Bien entendu, tel gouvernement plus ouvertement réactionnaire peut abandonner, dans les faits, toute ambition de démocratisation scolaire, voire favoriser les enfants maîtrisant déjà les codes scolaires, mais aucun ne commettrait l’erreur, politiquement mortelle, de proposer crûment une politique de ségrégation scolaire explicitement destinée à empêcher les classes populaires de bénéficier largement de la promotion sociale par la réussite scolaire, qui est toujours, dans le principe, un des objectifs officiels de l’École républicaine et démocratique, objectif d’ailleurs atteint dans les proportions bien connues du pâté de cheval et d’alouette.

 D’ailleurs à quoi servirait-il de perdre du temps à réfléchir à ce qu’on doit faire, ou éviter de faire, dans telle ou telle circonstance, quand les critères de l’action « bonne » sont si évidents : est louable l’action qui réussit ; l’échec seul est condamnable. La morale de la modernité est une éthique entrepreneuriale qui se résume à une triple règle aussi catégorique que l’impératif kantien ; quoi qu’on entreprenne il faut : a) réussir ; b) dans le plus court terme ; c) au moindre coût. Celles et ceux qui (de moins en moins nombreux) demeurent réfractaires, ou qui hésitent seulement à adopter ce pragmatisme sans scrupule, se voient immédiatement taxés d’« archaïsme » et d’arriération idéologique, marginalisés, condamnés à l’exil intérieur.

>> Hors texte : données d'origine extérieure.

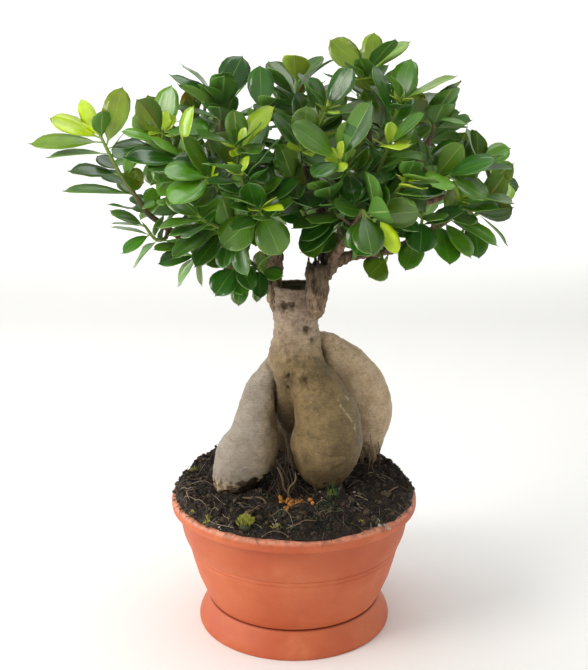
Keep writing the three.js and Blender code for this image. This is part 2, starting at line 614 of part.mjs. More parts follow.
add("saucer", makeSaucer(), clay);
add("bowl", makeBowl(), clay);
add("peat", makePeat(), peat);
add("rootstock", makeRootstock(), bark);
Object.entries(scions).forEach(([name, branches]) => {
  add(name, makeScion(branches), youngBark);
});

// Wood and the leaves placed by hand stand in the way of the others, so they come first
const taken = [obstacle(tube(rootstock.neck, ROOT_STEPS, ROOT_SIDES), "rootstock")];
Object.entries(scions).forEach(([name, branches]) => {
  Object.values(branches).forEach((rows) => {
    taken.push(obstacle(tube(rows, BRANCH_STEPS, BRANCH_SIDES), name));
  });
});
const grown = Object.entries(twigs).map(([name, twig]) => {
  const rows = twigRows(twig);
  const steps = twig.via ? LONG_TWIG_STEPS : TWIG_STEPS;
  const wood = tube(rows, steps, TWIG_SIDES);
  taken.push(obstacle(wood, `${name} wood`));
  return { ...twig, name, rows, steps, wood, grown: [] };
});
grown.forEach((twig) => placeMarked(twig, taken));
grown.forEach((twig, index) => {
  growLeaves(twig, FIRST_SEED + SEED_STEP * index, taken);
  const blades = twig.grown.map((leaf) => solid(blade(leaf, LEAF_THICK, 0, true)));
  add(`twig_${twig.name}`, blades.reduce((whole, one) => whole.add(one), solid(twig.wood)), leafGreen);
});

export default part;
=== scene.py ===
"""A potted ginseng ficus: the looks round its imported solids. Metres, +Z up, the front faces -Y."""
import math
import bmesh
import bpy
import numpy as np
from mathutils import Matrix, Vector, noise
from mathutils.bvhtree import BVHTree


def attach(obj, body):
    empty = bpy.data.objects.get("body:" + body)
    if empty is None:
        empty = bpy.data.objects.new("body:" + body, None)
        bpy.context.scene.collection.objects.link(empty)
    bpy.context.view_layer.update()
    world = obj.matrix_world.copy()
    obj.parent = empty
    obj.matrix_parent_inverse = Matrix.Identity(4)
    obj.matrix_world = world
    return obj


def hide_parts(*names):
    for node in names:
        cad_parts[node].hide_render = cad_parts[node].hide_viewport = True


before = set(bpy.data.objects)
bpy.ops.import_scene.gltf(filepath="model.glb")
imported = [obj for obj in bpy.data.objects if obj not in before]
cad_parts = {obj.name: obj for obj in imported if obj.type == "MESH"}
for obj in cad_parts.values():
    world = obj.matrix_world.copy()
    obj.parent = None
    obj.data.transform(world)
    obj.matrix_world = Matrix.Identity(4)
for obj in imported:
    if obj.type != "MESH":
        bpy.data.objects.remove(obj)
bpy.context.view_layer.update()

# Camera: 0.8 m in front, a little above the crown's underside, looking down
CAMERA_PLACE = (0, -0.8, 0.445)
CAMERA_DIP = math.radians(14.3)
LENS = 56

camera_data = bpy.data.cameras.new("camera")
camera_data.sensor_fit = "VERTICAL"
camera_data.sensor_height = 36
camera_data.lens = LENS
camera_data.clip_start = 0.01
camera = bpy.data.objects.new("camera", camera_data)
camera.location = CAMERA_PLACE
camera.rotation_euler = (math.pi / 2 - CAMERA_DIP, 0, 0)
bpy.context.collection.objects.link(camera)
bpy.context.scene.camera = camera
bpy.context.scene.view_settings.view_transform = "Standard"


def linear(colour):
    """An sRGB hex colour as linear red, green, blue and alpha."""
    parts = [int(colour[i:i + 2], 16) / 255 for i in (1, 3, 5)]
    return [c / 12.92 if c <= 0.04045 else ((c + 0.055) / 1.055) ** 2.4 for c in parts] + [1]


# Light: a bright room, one large soft window at the front left, a weaker one at the right, a soft sky
# above, a weak one low at the left, and four lamps turned away from the plant that light the backdrop alone.
# Each has its place, its aim, width, power and colour.
LIGHTS = {
    "window": ((-1.6, -0.9, 1.3), (0, 0, 0.25), 0.9, 27, "#fffaf4"),
    "fill": ((1.5, -0.9, 0.9), (0, 0, 0.25), 1.2, 1.5, "#f6f9ff"),
    "side": ((-1.5, 0.2, 0.5), (0, 0, 0.1), 0.8, 8, "#ffffff"),
    "sky": ((0.1, 0.2, 1.9), (0, 0, 0.25), 1.2, 12, "#ffffff"),
    "backdrop_back": ((0, 2.4, 2.4), (0, 5.6, 0.6), 2.5, 80, "#ffffff"),
    "backdrop_front": ((0, -2.4, 2.4), (0, -5.6, 0.6), 2.5, 72, "#ffffff"),
    "backdrop_left": ((-2.4, 0, 2.4), (-5.6, 0, 0.6), 2.5, 72, "#ffffff"),
    "backdrop_right": ((2.4, 0, 2.4), (5.6, 0, 0.6), 2.5, 72, "#ffffff"),
}
for light_name, (place, aim, width, power, colour) in LIGHTS.items():
    light_data = bpy.data.lights.new(light_name, "AREA")
    light_data.shape = "SQUARE"
    light_data.size = width
    light_data.energy = power
    light_data.color = linear(colour)[:3]
    light = bpy.data.objects.new(light_name, light_data)
    light.location = place
    light.rotation_euler = (Vector(aim) - Vector(place)).to_track_quat("-Z", "Y").to_euler()
    bpy.context.collection.objects.link(light)

ROOM_STRENGTH = 0.5
world = bpy.data.worlds.new("room")
world.use_nodes = True
room = world.node_tree.nodes["Background"]
room.inputs["Color"].default_value = linear("#ffffff")
room.inputs["Strength"].default_value = ROOM_STRENGTH
bpy.context.scene.world = world


def node(tree, kind, inputs=(), out=0, **settings):
    """Adds a node with its settings and links, and gives one of its outputs.

    An input is a value or an output. A Map Range turns inputs 1 to 2 into 3 to 4. A Mix goes by input 0
    from 6 to 7 where it mixes colours, and from 4 to 5 where it mixes places.
    """
    new = tree.nodes.new("ShaderNode" + kind)
    for key, value in settings.items():
        setattr(new, key, value)
    for key, value in dict(inputs).items():
        if isinstance(value, bpy.types.NodeSocket):
            tree.links.new(value, new.inputs[key])
        else:
            new.inputs[key].default_value = value
    return new.outputs[out]


def finish(name, **shader):
    """A new material with its shader's plain numbers set, and its node tree."""
    material = bpy.data.materials.new(name)
    material.use_nodes = True
    for key, value in shader.items():
        material.node_tree.nodes["Principled BSDF"].inputs[key.replace("_", " ")].default_value = value
    return material, material.node_tree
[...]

Au fond, pour le capitalisme, la meilleure population, la plus réceptive, la plus docile et la plus enthousiaste, serait une population complètement atomisée et infantilisée d’adolescents perpétuels dont les liens de solidarité seraient réduits à des échanges groupusculaires, fusionnels et festifs, une population de consommateurs effrénés, dont les membres n’auraient plus rien en commun que le projet de jouir ensemble, de « s’éclater » indéfiniment, prisonniers béats d’un sybaritisme invertébré, c’est-à-dire d’un style de vie moralement anomique, où l’atrophie de la dimension éthique serait compensée par l’hypertrophie de la dimension esthétique, où le but de la vie serait de « se faire du bien » à défaut de faire le bien.